- Material shown:
※
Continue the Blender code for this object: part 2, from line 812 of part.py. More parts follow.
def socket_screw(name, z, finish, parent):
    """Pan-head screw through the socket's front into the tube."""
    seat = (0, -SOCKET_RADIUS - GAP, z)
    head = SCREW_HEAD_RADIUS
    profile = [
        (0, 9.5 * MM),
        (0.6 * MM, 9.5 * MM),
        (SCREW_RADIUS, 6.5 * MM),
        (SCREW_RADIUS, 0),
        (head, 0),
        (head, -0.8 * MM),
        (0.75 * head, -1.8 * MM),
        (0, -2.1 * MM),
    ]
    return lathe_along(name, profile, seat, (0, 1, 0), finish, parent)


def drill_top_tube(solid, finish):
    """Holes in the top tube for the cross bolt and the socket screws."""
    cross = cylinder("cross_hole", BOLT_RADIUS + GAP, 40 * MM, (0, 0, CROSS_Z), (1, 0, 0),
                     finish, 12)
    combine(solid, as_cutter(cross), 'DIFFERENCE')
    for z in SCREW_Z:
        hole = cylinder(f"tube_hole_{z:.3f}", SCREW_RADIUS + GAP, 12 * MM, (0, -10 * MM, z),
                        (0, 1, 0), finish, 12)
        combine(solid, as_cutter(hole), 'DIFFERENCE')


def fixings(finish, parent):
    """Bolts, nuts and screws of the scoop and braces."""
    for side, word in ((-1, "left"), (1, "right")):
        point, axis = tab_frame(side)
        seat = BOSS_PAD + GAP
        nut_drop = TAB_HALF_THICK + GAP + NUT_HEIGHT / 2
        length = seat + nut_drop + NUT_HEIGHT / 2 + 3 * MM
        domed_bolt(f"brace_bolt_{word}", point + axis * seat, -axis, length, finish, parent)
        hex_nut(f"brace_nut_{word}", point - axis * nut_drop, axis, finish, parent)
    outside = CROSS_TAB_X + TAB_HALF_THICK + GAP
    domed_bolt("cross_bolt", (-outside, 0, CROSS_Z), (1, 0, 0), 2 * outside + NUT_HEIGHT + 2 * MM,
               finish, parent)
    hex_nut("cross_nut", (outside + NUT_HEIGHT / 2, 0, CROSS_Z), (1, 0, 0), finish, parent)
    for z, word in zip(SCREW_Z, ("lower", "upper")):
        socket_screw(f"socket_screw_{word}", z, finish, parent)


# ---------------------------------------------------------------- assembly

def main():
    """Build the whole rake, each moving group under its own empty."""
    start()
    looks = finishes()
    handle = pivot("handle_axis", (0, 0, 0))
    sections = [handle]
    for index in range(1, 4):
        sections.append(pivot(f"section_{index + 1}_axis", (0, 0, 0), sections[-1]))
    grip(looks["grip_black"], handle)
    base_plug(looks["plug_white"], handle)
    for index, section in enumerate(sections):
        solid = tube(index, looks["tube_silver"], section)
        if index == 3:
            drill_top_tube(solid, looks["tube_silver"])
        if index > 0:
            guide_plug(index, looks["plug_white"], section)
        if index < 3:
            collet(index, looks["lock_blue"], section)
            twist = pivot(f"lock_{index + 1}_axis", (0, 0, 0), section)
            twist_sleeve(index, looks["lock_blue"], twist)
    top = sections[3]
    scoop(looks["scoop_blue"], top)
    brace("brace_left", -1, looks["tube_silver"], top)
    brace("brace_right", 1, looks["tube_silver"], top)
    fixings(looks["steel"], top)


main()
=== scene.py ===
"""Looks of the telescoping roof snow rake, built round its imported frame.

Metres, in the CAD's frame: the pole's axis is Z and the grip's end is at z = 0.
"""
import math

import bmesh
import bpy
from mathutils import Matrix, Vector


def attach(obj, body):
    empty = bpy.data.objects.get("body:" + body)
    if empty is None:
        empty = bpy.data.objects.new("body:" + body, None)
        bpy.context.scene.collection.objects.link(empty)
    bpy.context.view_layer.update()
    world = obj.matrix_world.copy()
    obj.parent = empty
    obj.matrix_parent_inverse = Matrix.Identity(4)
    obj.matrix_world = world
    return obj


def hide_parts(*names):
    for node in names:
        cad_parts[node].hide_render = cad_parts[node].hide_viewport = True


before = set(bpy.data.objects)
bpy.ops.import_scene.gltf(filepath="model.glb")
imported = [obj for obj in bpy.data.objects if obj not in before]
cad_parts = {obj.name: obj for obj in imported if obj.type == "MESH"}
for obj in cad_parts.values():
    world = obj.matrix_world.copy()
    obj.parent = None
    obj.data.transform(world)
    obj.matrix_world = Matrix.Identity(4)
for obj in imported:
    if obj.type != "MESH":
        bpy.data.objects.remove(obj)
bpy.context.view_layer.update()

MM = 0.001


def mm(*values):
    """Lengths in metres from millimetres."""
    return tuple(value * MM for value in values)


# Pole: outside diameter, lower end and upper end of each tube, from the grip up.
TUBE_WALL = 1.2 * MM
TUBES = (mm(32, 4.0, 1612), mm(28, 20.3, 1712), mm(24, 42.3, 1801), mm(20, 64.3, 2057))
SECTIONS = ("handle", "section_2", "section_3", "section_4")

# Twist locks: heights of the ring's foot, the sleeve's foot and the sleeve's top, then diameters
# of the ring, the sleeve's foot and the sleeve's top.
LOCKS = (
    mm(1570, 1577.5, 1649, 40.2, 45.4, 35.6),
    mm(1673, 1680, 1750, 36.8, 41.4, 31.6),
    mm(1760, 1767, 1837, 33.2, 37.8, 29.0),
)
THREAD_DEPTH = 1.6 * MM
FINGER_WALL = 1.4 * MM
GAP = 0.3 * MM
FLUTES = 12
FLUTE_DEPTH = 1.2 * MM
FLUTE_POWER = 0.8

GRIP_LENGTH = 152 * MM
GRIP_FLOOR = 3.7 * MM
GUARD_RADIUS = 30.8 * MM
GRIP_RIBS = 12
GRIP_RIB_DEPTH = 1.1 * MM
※
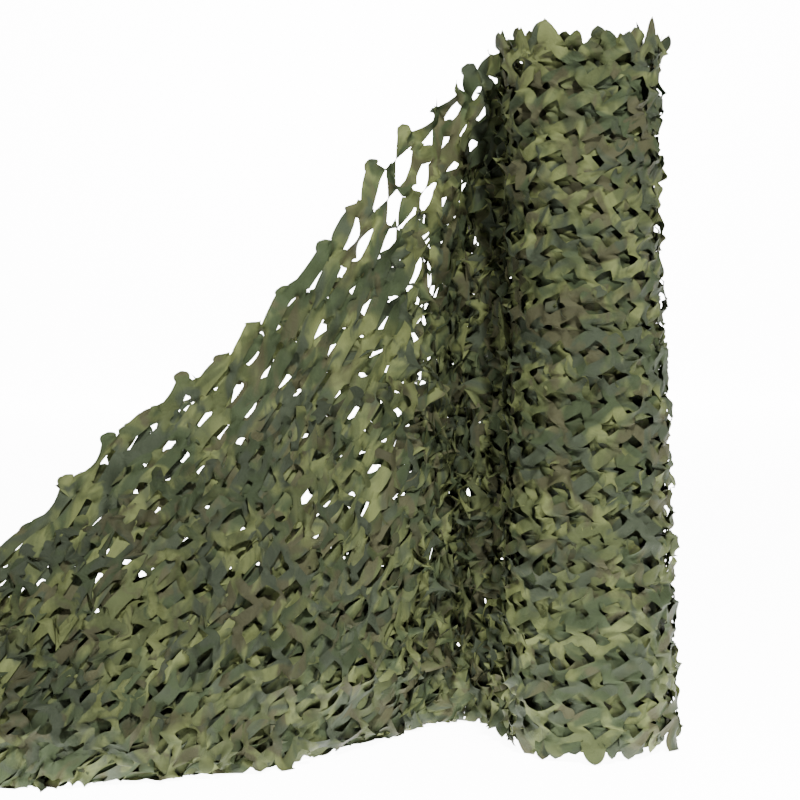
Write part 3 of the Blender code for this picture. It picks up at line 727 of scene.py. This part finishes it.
※
- Given task: Out of the data above, set down the lines from the one with "top = sections[3]" to the one with "return tuple(value *", both included, exactly as written and with no additions.

- Task answer:
    top = sections[3]
    scoop(looks["scoop_blue"], top)
    brace("brace_left", -1, looks["tube_silver"], top)
    brace("brace_right", 1, looks["tube_silver"], top)
    fixings(looks["steel"], top)


main()
=== scene.py ===
"""Looks of the telescoping roof snow rake, built round its imported frame.

Metres, in the CAD's frame: the pole's axis is Z and the grip's end is at z = 0.
"""
import math

import bmesh
import bpy
from mathutils import Matrix, Vector


def attach(obj, body):
    empty = bpy.data.objects.get("body:" + body)
    if empty is None:
        empty = bpy.data.objects.new("body:" + body, None)
        bpy.context.scene.collection.objects.link(empty)
    bpy.context.view_layer.update()
    world = obj.matrix_world.copy()
    obj.parent = empty
    obj.matrix_parent_inverse = Matrix.Identity(4)
    obj.matrix_world = world
    return obj


def hide_parts(*names):
    for node in names:
        cad_parts[node].hide_render = cad_parts[node].hide_viewport = True


before = set(bpy.data.objects)
bpy.ops.import_scene.gltf(filepath="model.glb")
imported = [obj for obj in bpy.data.objects if obj not in before]
cad_parts = {obj.name: obj for obj in imported if obj.type == "MESH"}
for obj in cad_parts.values():
    world = obj.matrix_world.copy()
    obj.parent = None
    obj.data.transform(world)
    obj.matrix_world = Matrix.Identity(4)
for obj in imported:
    if obj.type != "MESH":
        bpy.data.objects.remove(obj)
bpy.context.view_layer.update()

MM = 0.001


def mm(*values):
    """Lengths in metres from millimetres."""
    return tuple(value * MM for value in values)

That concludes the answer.